When it came into being, the conditions favoured it, the satellite boom was peaking in the region, and no channel was airing the Arab view globally, or the view of international Arabic speakers who too had dreams and wanted to be heard at home, in the West and beyond. The Qatari channel aimed to change all that, and it did to some extent in its early phase of going live thanks to its competitors who were seen as mere government mouthpieces that lacked credibility and parroted lines spouted by strongmen and dictators.

Qatar was a dashing player in the boring media landscape, an upstart which wanted to make a difference on how the game was being played in the region. Its global ambitions and Doha's backing set Al Jazeera apart. Cash was never in short supply as it set up studios in major world capitals and hired the best journalists and techinicians. It was refreshing for those times as it presented the street-side view and gave the common man and woman a voice, helped them project their dreams while playing to its strengths as a newbie that was willing to push the boundaries of expression, but outside the confines of its own country, Qatar.

Nothing like this was tried out before and, suddenly, this television channel was talking back to military dictators by airing the grievances and hopes of ordinary folk who felt left out and marginalised by the elite. They looked back in anger at the injustices done to them. Media watchers called Al Jazeera the CNN of the Middle East in the late nineties and early 2000s for its 'unbiased' coverage that had opened the eyes of the Arab world to the people outside and at home. In just five years, Al Jazeera became the most watched channel in the Middle East. No one covered the US-led 2003 Iraq conflict like it did. This was an invasion and the US had blood on its hands, and the channel turned Arab hearts away from the United States and the West. Meanwhile, a strain of Arabism had returned and Al Jazeera acted as the conscience-keeper of the peoples of the Middle East, all the way from Morocco to Oman. Keep off our lands, was the message to the West. Many Muslim panelists called them the modern Crusaders. Clash of civilisations, they proclaimed as anguish and anger reared its head on the Arab street.

Meanwhile, Osama bin Laden appeared on the channel in 2004, called on people to fight the Americans to the bitter end, which gave new life to dormant political movements like the Muslim Brotherhood. Activism turned to extremism and hate of the West. The seeds for modern terror were sown even as Qatar hosted a US airbase to bomb the very people it had supported and funded to fight the Americans in Iraq and Afghanistan.

With its extensive coverage of the 2006 Lebanon war, Al Jazeera helped Qatar cement ties with friends like Hezbollah. Israel was already an old friend, and the channel even had access to proceedings in the Knesset, Israel's parliament. Then came the Gaza war and Al Jazeera was again in its element. No one got this close to the conflict. Soon, Qatar was funding Hamas in a major way and helping Gaza rebuild after the devastation caused by Israeli warplanes.
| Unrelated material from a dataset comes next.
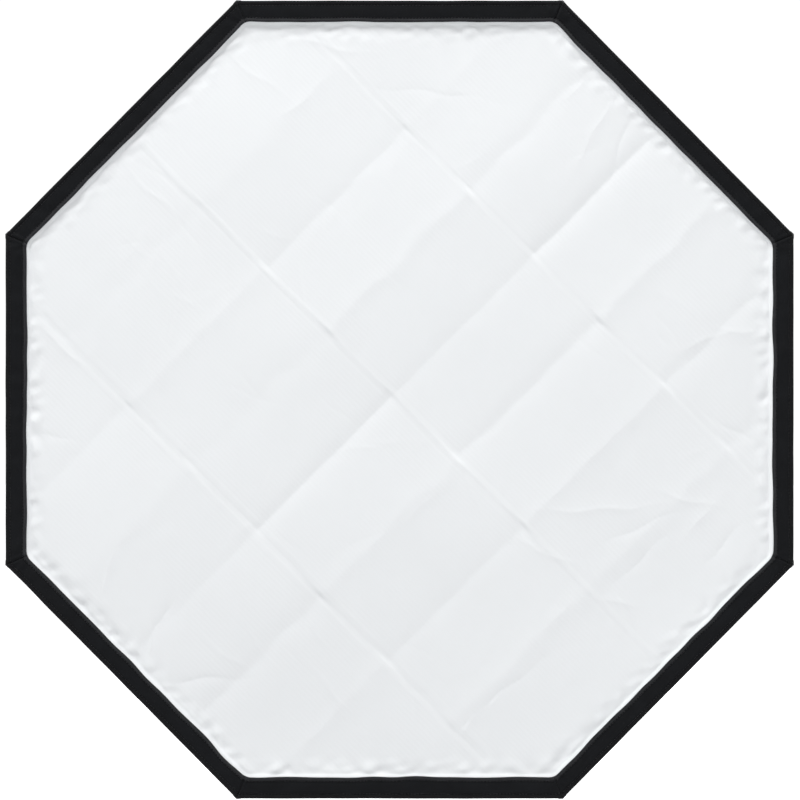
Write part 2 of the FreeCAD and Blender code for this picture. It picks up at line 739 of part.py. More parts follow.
def rib_azimuth(number):
    return HALF + STEP * (number - 1)


def check_and_export(doc, pieces):
    """Stop on any failed object or bad shape, then write one file for each piece."""
    doc.recompute()
    for item in doc.Objects:
        if "Invalid" in item.State or "Error" in item.State:
            raise RuntimeError(f"{item.Label} is {item.State}")
    for piece in pieces:
        if piece.Shape.isNull() or not piece.Shape.isValid() or not piece.Shape.Solids:
            raise RuntimeError(f"{piece.Label} has no valid solid")
    os.makedirs("parts", exist_ok=True)
    for piece in pieces:
        piece.Shape.exportStep(f"parts/{piece.Label}.step")
        print(f"{piece.Label:20s} {len(piece.Shape.Solids)} {piece.Shape.Volume / 1000:9.2f} cm3")


def main():
    doc = FreeCAD.newDocument("softbox")
    size = write_sizes(doc)
    pieces = [
        make_bayonet_ring(doc),
        make_housing(doc),
        make_hinge_pins(doc),
        make_catch_ring(doc),
        make_ring_screws(doc),
        make_collar(doc),
        make_lock_screw(doc),
        make_lock_knob(doc),
    ]
    for number in range(1, SIDES + 1):
        azimuth = rib_azimuth(number)
        for make in (make_catch, make_foot, make_rod, make_tip_cap, make_lip):
            pieces.append(make(doc, number, azimuth))
    pieces += make_cover(doc, size)
    baffle = octagon("Size.baffle_across_flats / 2")
    tape_inner = octagon(f"({DIFFUSER_APOTHEM} - Size.tape_width)")
    pieces += [
        make_sheet(
            doc,
            "front_diffuser",
            octagon(DIFFUSER_APOTHEM),
            DIFFUSER_FRONT,
            "Size.diffuser_thickness",
        ),
        make_sheet(
            doc,
            "diffuser_hook_tape",
            octagon(DIFFUSER_APOTHEM),
            TAPE_FRONT,
            "Size.tape_thickness",
            hole=tape_inner,
        ),
        make_sheet(doc, "inner_baffle", baffle, "Size.baffle_depth", "Size.baffle_thickness"),
        make_straps(doc),
    ]
    check_and_export(doc, pieces)


main()
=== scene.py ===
"""The looks of the octagonal studio softbox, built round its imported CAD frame."""

import json  # noqa: E402
import math  # noqa: E402

import bpy  # noqa: E402
import numpy as np  # noqa: E402
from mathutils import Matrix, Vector  # noqa: E402


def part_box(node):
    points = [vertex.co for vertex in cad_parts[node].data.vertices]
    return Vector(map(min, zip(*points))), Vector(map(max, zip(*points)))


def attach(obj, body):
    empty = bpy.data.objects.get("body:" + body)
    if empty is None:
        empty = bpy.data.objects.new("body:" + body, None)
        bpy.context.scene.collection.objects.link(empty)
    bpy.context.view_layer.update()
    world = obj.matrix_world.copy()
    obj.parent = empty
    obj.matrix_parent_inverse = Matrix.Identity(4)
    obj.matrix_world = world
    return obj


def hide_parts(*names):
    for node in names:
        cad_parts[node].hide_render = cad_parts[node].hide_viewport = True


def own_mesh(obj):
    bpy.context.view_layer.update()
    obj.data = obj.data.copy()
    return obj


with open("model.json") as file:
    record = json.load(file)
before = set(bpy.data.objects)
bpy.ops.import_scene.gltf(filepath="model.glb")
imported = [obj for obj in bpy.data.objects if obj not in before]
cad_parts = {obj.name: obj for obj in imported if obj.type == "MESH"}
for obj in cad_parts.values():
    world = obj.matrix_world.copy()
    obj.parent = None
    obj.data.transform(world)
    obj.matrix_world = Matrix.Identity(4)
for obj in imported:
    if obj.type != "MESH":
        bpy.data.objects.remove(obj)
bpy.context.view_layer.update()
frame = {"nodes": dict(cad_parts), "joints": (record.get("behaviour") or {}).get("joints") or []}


# ---------------------------------------------------------------- sizes, from the CAD frame
RIBS = range(1, 9)
TURN = math.pi / 8
LOW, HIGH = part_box("front_lip_1")
LIP_Y = LOW.y
APOTHEM = max(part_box(f"front_lip_{k}")[1].x for k in RIBS)
LIP_BACK = HIGH.y
LIP_WIDTH = 0.030
TALLER = 1.0127  # the photographed cloth's height over its width
TIP_RADIUS_MM = 649  # from the axis to a rib's tip, in millimetres
REAR_Y = max(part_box(f"cover_gore_{k}")[1].y for k in RIBS)
REAR_APOTHEM = 0.100
BOW = 0.030
BAFFLE_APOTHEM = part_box("inner_baffle")[1].x
BAFFLE_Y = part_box("inner_baffle")[0].y
PICTURE = 800  # pixels across the photograph
PIXEL = 1.5238e-3  # metres for each of them at the lip
CENTRE = 399.6  # the object's middle in the photograph, in pixels


def azimuth(k):
    return TURN + (k - 1) * 2 * TURN


def radial(a):
    return np.array([math.cos(a), 0.0, math.sin(a)])


def tangent(a):
    return np.array([-math.sin(a), 0.0, math.cos(a)])


def smooth(x, lo=0.0, hi=1.0):
    t = np.clip((np.asarray(x, float) - lo) / (hi - lo), 0, 1)
    return t * t * (3 - 2 * t)


def hump(x, width):
    return np.exp(-((np.asarray(x, float) / width) ** 2))


def taller(points):
    """The photographed cloth stands a little taller than it is wide, more so towards its front edge."""
    out = np.array(points, float)
    out[:, 2] *= 1 + (TALLER - 1) * np.clip(np.hypot(out[:, 0], out[:, 2]) / APOTHEM, 0, 1)
    return out


class Noise:
    """Smooth seeded noise from a few dozen plane waves."""

    def __init__(self, seed, low, high, waves=28, dims=2):
        rng = np.random.default_rng(seed)
        direction = rng.normal(size=(waves, dims))
        direction /= np.linalg.norm(direction, axis=1)[:, None]
        self.k = direction * (2 * math.pi / rng.uniform(low, high, waves))[:, None]
        self.phase = rng.uniform(0, 2 * math.pi, waves)

    def __call__(self, *coordinates):
        p = np.stack([np.asarray(c, float) for c in coordinates], -1)
        return np.sin(p @ self.k.T + self.phase).sum(-1) / math.sqrt(len(self.phase) / 2)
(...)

The tide turned against Al Jazeera in 2011 when Qatar decided to back political movements and street protests in Syria, Egypt and Tunisia. The 'other extreme opinion' always got bigger play on the channel. On Libya, it was muted and went with the GCC. In Egypt, it gave more airtime to Muslim Brotherhood President Mohammed Morsi after President Hosni Mubarak was ousted after street protests. Al Jazeera got down and dirty in Tahreer Square, spreading lies and fabricating stories of military excesses. Morsi short reign ended when President Al Sissi ousted him to restore order after a wave of extremist policies took the country on the path to ruin.

In Syria, Qatar's covert support to the Al Nusra terror movement and Syrian National Council political movement failed with President Bashar Al Assad hanging on with Iranian and Russian support.

What was unpardonable was its support of political groups during unrest in Bahrain - the last straw. Al Jazeera's coverage of protests in Bahrain could be termed a breach of security which helped players like Iran find a voice. Qatar had turned its media beast against even its Gulf allies.

Fear and loathing replaced trust and respect for the channel. It's 'other opinion' did not matter anymore.